Et pourtant ! Musiciens plutôt solides, ils n'ont jamais cessé de composer et d'enregistrer, alignant les albums et les tournées malgré bien des vicissitudes (changement de line up, problèmes vocaux du chanteur,...) avec des fortunes diverses et généralement une visibilité internationale inexistante. Alors, je ne prétend pas être un spécialiste, mais j'ai tout de même quelques uns de leur disques et je les trouve tous plutôt recommandables. A mes yeux, Spin Doctors, c'est un groupe sympa qui aurait mérité une reconnaissance plus en phase avec leurs talents certains.
Dès le premier titre, on comprend que le groupe va nous entraîner dans un album très blues-rock ; c'est même clairement l'ouvrage le plus blues de tout ce que j'ai pu écouter d'eux jusqu'ici. Ce n'est pas du tout une orientation contradictoire avec leur tempérament à bien y réfléchir ; elle s'accorde facilement à leur manque habituel d'artifice. Ils balancent donc des chansons à la fois simples et joliment ficelées, sans complexe et avec certain savoir-faire ; ce n'est visiblement pas un univers qui leur est inconnu. De fait, sans réinventer vraiment quoi que ce soit dans ce style de répertoire, les musiciens se tirent assez bien de l'exercice, proposant un album compact et cohérent, plutôt jovial et inspiré. Les tempos sont variés, la couleur plutôt électrique et les textes font la part belles aux thèmes classiques de la solitude, de la fille qui est partie, de la ville où elle nous a laissé, des train qui y mènent, et de l'alcool bien sûr. C'est un disque diablement sympathique, une jolie manière d'occuper une après-midi sans se prendre la tête. Rien d'inoubliable en regard de la grande histoire du rock ne doit probablement en rester, mais ce n'est clairement pas le but.
La guitare d'Eric Schenkman habille parfaitement bien les morceaux, virevoltant ici et là avec une habilité efficace et mélodique, tandis que la section rythmique batterie/basse fait son boulot, moins sautillante certes que lorsqu'elle joue des morceaux plus funk. Quant au chanteur Chris Barron, il s'en sort mieux lors des morceaux les plus enjoués ; sur les titres plus lents en effet, ses limites sont plus audibles. Sans que ce soit un mauvais interprète (il a même un timbre bien à lui), sa voix manque d'un petit quelque chose, un petit supplément d'âme, une sorte de charge émotionnelle à laquelle on s'attend dans le blues et dont l'absence est plus sensible quand le tempo ralentit.

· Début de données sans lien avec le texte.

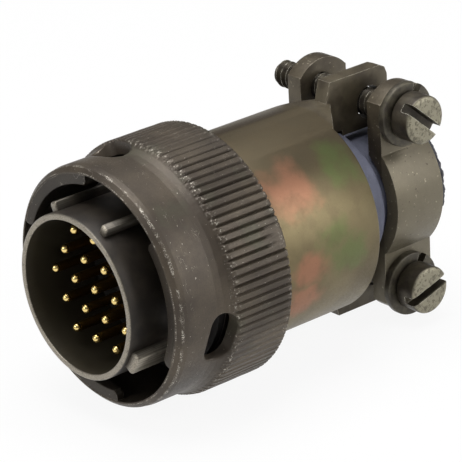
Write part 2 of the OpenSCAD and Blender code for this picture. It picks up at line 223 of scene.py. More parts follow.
def cut(obj, tool, how="DIFFERENCE"):
    """A boolean with another object, which is then deleted."""
    modifier = obj.modifiers.new("cut", "BOOLEAN")
    modifier.operation = how
    modifier.solver = "EXACT"
    modifier.object = tool
    apply_modifiers(obj)
    bpy.data.objects.remove(tool)


def apply_modifiers(obj):
    graph = bpy.context.evaluated_depsgraph_get()
    mesh = bpy.data.meshes.new_from_object(obj.evaluated_get(graph))
    old = obj.data
    obj.modifiers.clear()
    obj.data = mesh
    bpy.data.meshes.remove(old)


def join(name, parts):
    """One object from several."""
    bm = bmesh.new()
    for part in parts:
        bm.from_mesh(part.data)
    mesh = bpy.data.meshes.new(name)
    bm.to_mesh(mesh)
    bm.free()
    for part in parts:
        bpy.data.objects.remove(part)
    obj = bpy.data.objects.new(name, mesh)
    bpy.context.scene.collection.objects.link(obj)
    return obj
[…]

En ce qui concerne la qualité sonore, l'enregistrement présente un rendu correct ; c'est un CD récent après tout, mais je ne dirais pas qu'on atteint ici un summum de pureté acoustique. Cela n'a pas l'air non plus d'être un son calculé pour sonner « sale », afin de – par exemple – évoquer une atmosphère lourde et moite de bar mal famé. Non, ce n'est pas ça, c'est juste bon, mais sans aucune ambition audiophile. Une fois ce constat posé, je me dis que n'est pas forcément un défaut. Certes, il est possible que ce soit d'abord le reflet du budget limité engagé dans l'aventure. Je ne sais pas où, avec qui, avec quels moyens techniques les sessions se sont déroulées, mais en tout cas, l'objet-disque lui-même ne donne pas l'impression d'un projet particulièrement « premium ». Ce qu'il y a en fait, c'est que ça va bien aussi avec le côté peu sophistiqué des choix artistiques opérés ; « distillé à la main », vous vous rappelez, « no overdubs ». En outre, les instruments sonnent assez rapprochés les uns des autres ; ça donne clairement une ambiance du style « local de répétition ». Et on me dirait que chaque chanson a été enregistrée en une prise live, à l'aise, sans se prendre la tête, que je le croirais volontiers. Pour résumer, un groupe très relax, bidouille un disque de blues vite fait bien fait, avec les moyens du bord et une absence totale de prétention.
C'est tout pour aujourd'hui. Portez-vous bien et écoutez de la musique.